16:00 – Business Research Consultation
I finish the day shadowing a Business Research Consultation; I’m being trained up to support the Business Data Service at the University of Manchester Library. I meet a student who is looking for help finding lots of different financial and company data such as share price, supply chains, competitors. I ask him what he’s studying and he’s studying for a PhD in Computer Science, his research is on creating an artificial intelligence programme which could replace a stock broker!
If you, as an ARLG NW member, enjoyed Anna’s post and fancy contributing your own day, please get in touch with the committee by commenting on this post or tweeting us @ARLGNW
Introducing a semi-regular series on our blog… “Day in the life”. We’ve invited ARLG NW committee members to tell you about their days to reflect the range of roles we represent, and hope you enjoy the results. If you, as an ARLG NW member, would like to contribute your own day, please get in touch with the committee by commenting on this post or tweeting us @ARLGNW.
First up is Sarah Mallen, one of our Twitter managers and a Careers Information & Guidance Co-ordinator at the University of Manchester.
I work at a University in the Careers Service. My job title used to be Information Manager & when I started many years ago it was all about managing paper resources; thousands of employer brochures and application forms plus a large Careers Library.
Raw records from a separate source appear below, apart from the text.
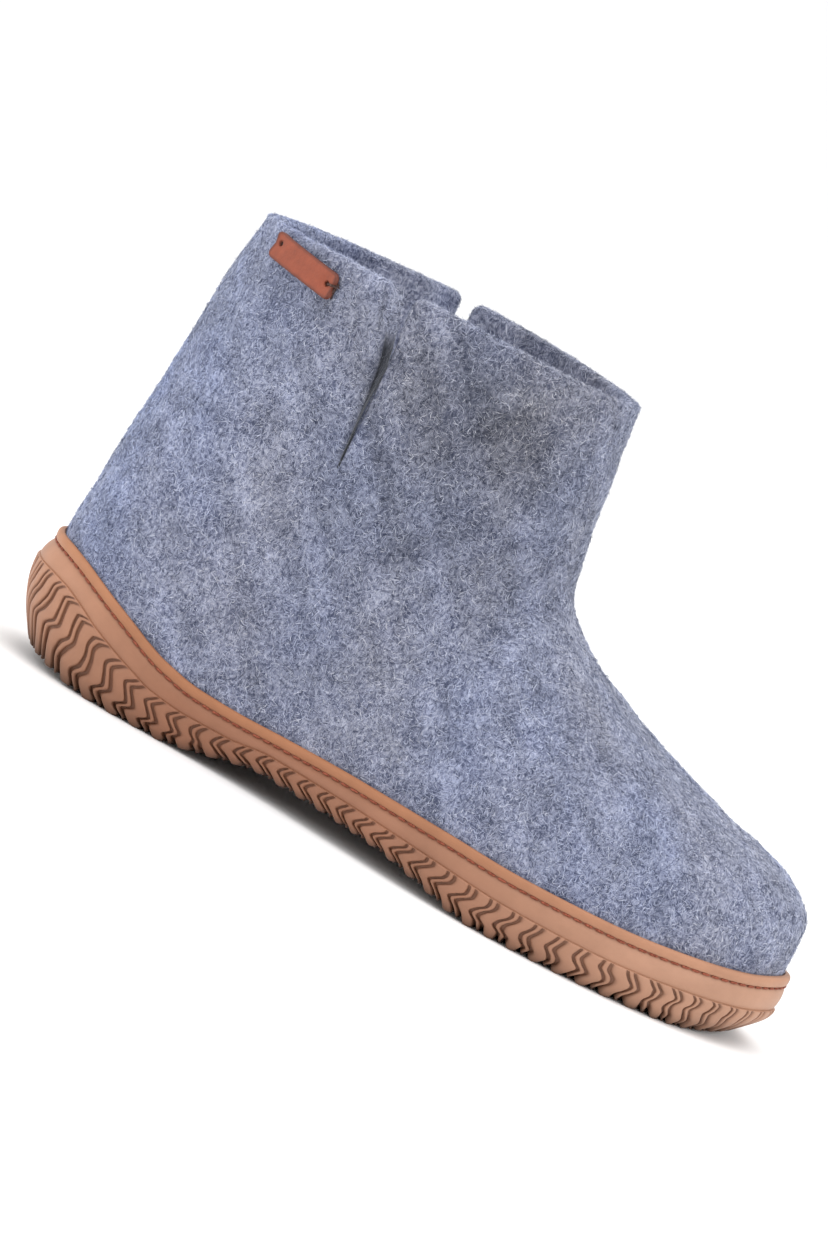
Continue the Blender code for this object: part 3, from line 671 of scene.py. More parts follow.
# %% the felt's finish
felt_finish, tree, shader, where = new_finish("felt_blue_grey", 0.95, 0.15)
curl = {"Vector": where, "Scale": 260.0, "Detail": 2.0}
bend = add_node(tree, "ShaderNodeTexNoise", curl).outputs["Color"]
bent = vector_math(tree, "SUBTRACT", {0: bend, 1: (0.5, 0.5, 0.5)})
bent = vector_math(tree, "SCALE", {0: bent, "Scale": 0.0022})
curled = vector_math(tree, "ADD", {0: where, 1: bent})
streaks = None
for angle in (0.35, 1.35, 2.45):
    streak = noise(tree, curled, 1.0, 1.0, 0.5, (0.3 * angle, angle, 0.0), (2100.0, 1500.0, 430.0))
    streaks = streak if streaks is None else math(tree, "MAXIMUM", streaks, streak)
clouds = noise(tree, where, 95.0, 3.0, 0.55)
specks = noise(tree, where, 780.0, 4.0, 0.62)
shade = math(tree, "ADD", math(tree, "MULTIPLY", clouds, 0.55), specks)
shade = math(tree, "ADD", shade, math(tree, "MULTIPLY", streaks, 0.75))
shade = math(tree, "SUBTRACT", shade, 0.72)
wool = ramp(tree, shade, [(0.30, FELT_DARK), (0.50, FELT_MID), (0.72, FELT_PALE)])
tree.links.new(multiply(tree, wool, painted_tint(tree)), shader.inputs["Base Color"])
tree.links.new(bump(tree, math(tree, "ADD", specks, streaks), 0.6, 0.0006), shader.inputs["Normal"])
nap(shader)
felt_upper.data.materials.append(felt_finish)

# Painted light makes the wool inside and on the cuts paler than the skin; painted shade darkens the
# cut down the lower part of the slits
INSIDE_PAINTED_LIGHT, CUT_PAINTED_LIGHT = 1.28, 1.15
cut_light_and_shade = CUT_PAINTED_LIGHT * (1.0 - 0.9 * smoothstep((155.0 - edge_points[..., 2:]) / 10.0))
tints = [wool_tint_and_shade(felt_outside), wool_tint_and_shade(felt_inside) * INSIDE_PAINTED_LIGHT, wool_tint_and_shade(edge_points) * cut_light_and_shade]
paint(felt_upper.data, "tint", np.concatenate([t.reshape(-1, 3) for t in tints]))
print("felt painted at", sum(tint.size // 3 for tint in tints), "points")

# %% [markdown]
# Felt is made of fibres, and they show on its skin, over its cut edges and against the light. Each
# one is a short bent ribbon of two faces. All are worked out at once: a random spot on the surface,
# a random direction along it, a bend, and a lift that raises one end. They are joined into a few
# meshes, and each fibre is pale, middling or dark.

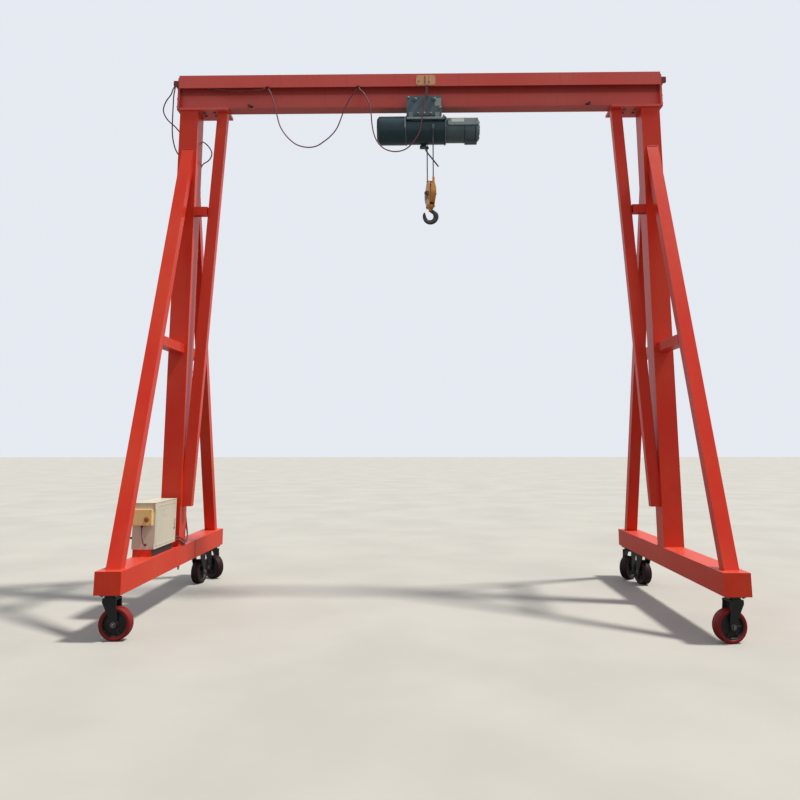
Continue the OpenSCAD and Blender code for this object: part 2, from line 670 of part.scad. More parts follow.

As you can guess the internet changed all that, now all the employer information is online and my role is more about making online information accessible to students. I manage the student facing website and a team of staff including information and advisory staff.
A typical day
There is no typical day, and that’s what I like about this job and why I have stayed in it for more than 15 years now.
The year is basically split into times when most of my day is spent talking to students and times when it’s quiet and I work on the website, publications and random other stuff. It’s February so it’s busy at times particularly in the afternoons and in-between lectures. Typical enquiries at this time of year range from helping students with getting started thinking about career options, help with interviews and assessment centres and students who have multiple job offers and need help deciding between them (lucky them).
Enquiries come by phone, email and in person, usually the best thing is for us to have a chat to determine what level of help is needed and then we can either help the student ourselves or book them an appointment. Most of our phone calls today seem to be student cancelling appointments at short notice – like the NHS, nonattendance is a big problem for us. Fairly typically one of our advising staff had a home emergency which could have meant cancelling all their appointments with no notice. Fortunately that was averted as it’s never a happy task as we don’t have spare staff to see students so they have to wait longer.
Today is our first live day trialling some live chat software, it’s a very soft launch while we get used to it, but it will be publicised for an event next week. We are all on alert waiting for the ping that means someone is talking to us. We all got very excited when our first student asked a question!
It’s the start of our second semester and we only have a short window when students will be interested in Careers before its Easter and assignment deadlines then exams. We have lots of events and programmes that launch over the next week so there has been a lot of last minute web editing getting it all ready. Unfortunately changes to the website often mean changes to our publications, as I updated them all over the summer to make them disability compliant I have delegated the job this time.
In other news, I have also taken on responsibility for our staff website and am currently working on a short questionnaire to go out to staff to find out what they want from us and what format they want it in. I’m currently looking into costings for a kiosk so that students can check themselves in for appointments. Currently we use a PC near our desk but it would be much better near the entrance. The biggest sticking point seems to be getting estates to come out and give me a quote for power and data!
Some days seem to consist of nothing but HR paperwork, timesheets and rotas, but generally I can decide what I want to do when around the enquiry work. It’s an interesting place to work if you like hearing people’s stories and helping them make sense of the world.
What would I save if there was a fire? (humans excepted)
The biscuit tin, I’m not sure the team could survive a fire without biscuits!